Комитет решил, что если приедет правительственная комиссия, то она не должна уехать назад с пустыми руками. Политзаключенные начали писать обращение к властям. Шли в столовую, столы ставили в ряд — с одного торца садился Доброштан, с другого — эстонский журналист Рахнула. Документ состоял из 12 пунктов. Первым делом требовали освободить женщин, которые были заняты на тяжелой физической работе.
Этот первый пункт документа — благороднейший пункт, говорит сам за себя, говорит о величии всего документа в целом.
Последнее, что требовали заключенные от правительства, — гарантий: "Все люди, которые принимают непосредственное участие в восстании, не будут преследоваться после освобождения и привлекаться к уголовной ответственности".
В документе обвинялось местное руководство: "Жизнь меняется к лучшему, руководство становится в сто раз грубее, хуже и безжалостнее, чем прежнее". Заключенные обговаривали каждый момент, сообща искали слова, поскольку знали, с кем имеют дело. Это была крепкая машина, прочно стоявшая на ногах, которую они только что начали раскачивать.
Обращение писали пять дней, составило оно 15–20 страниц. Потом надо было назвать написанное. Протест? Заявление? Прошение?
— Что если назвать "Меморандум"? — предложил Доброштан.
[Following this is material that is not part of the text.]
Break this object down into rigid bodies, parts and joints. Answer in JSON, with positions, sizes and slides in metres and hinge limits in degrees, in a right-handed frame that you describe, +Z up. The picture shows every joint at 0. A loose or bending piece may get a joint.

— Подойдет, — сказал Рахнула.
— Меморандум?
— Меморандум. — Все проголосовали за "Меморандум". Зачитали. Кто-то должен был подписаться под ним. Все? Или только комитет? Решили — подписаться должен только один руководитель восстания. Он взял ручку, окунул перо в чернила и поставил подпись под "Меморандумом" — Доброштан. Подписал себе смертный приговор.
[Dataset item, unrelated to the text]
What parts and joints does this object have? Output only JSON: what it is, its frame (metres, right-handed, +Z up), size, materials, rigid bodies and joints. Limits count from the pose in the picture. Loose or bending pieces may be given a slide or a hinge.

— Мы решили погибать с беспримерным в истории документом, погибать с музыкой. Если бы я остался жив во время восстания, то меня повесили бы после того. Мы на это шли. И почему-то было так спокойно на душе.
Шел седьмой день. От Воркуты до Печоры дороги были забиты порожняком.
— Что ж вы за варвары? — обращался к заключенным директор шахт Ичигинских. — Шахты разрушаются и заваливаются, техника гибнет. Спасайте шахты!
Одна хитрая женщина — инженер — чуть не убедила восставших выйти на работу. Тогда Доброштан приказал выгнать ее из лагеря.
Паек пришлось урезать. Люди начинали голодать. Комиссии не было. Воркута стояла. Техника — в полном боевом порядке.
И вдруг в 12 часов появилось несколько самолетов в небе. Они не пошли сразу на аэродром, два из них низко опустились над 15-м лаготделением, сделали круг, потом еще один.
Доброштан вызвал Славку, который руководил украинской группой. От этой группы многое зависело — она была самая многочисленная. Доброштан подарил Славке фотографию, дал свой адрес: если он погибнет, Славка должен был сообщить об этом домой.
— Пане Игорь! — протестовал Славка.
— Так! — сказал он. Сжег все письма, уничтожил документы, пошел в барак и там заставил себя заснуть.
Потом умылся, надел синюю латаную куртку с номером, синие латаные брюки, тапочки, "Меморандум" он держал в руках. Пошел навстречу комиссии. Комиссия — человек семнадцать — ступила на территорию лагеря.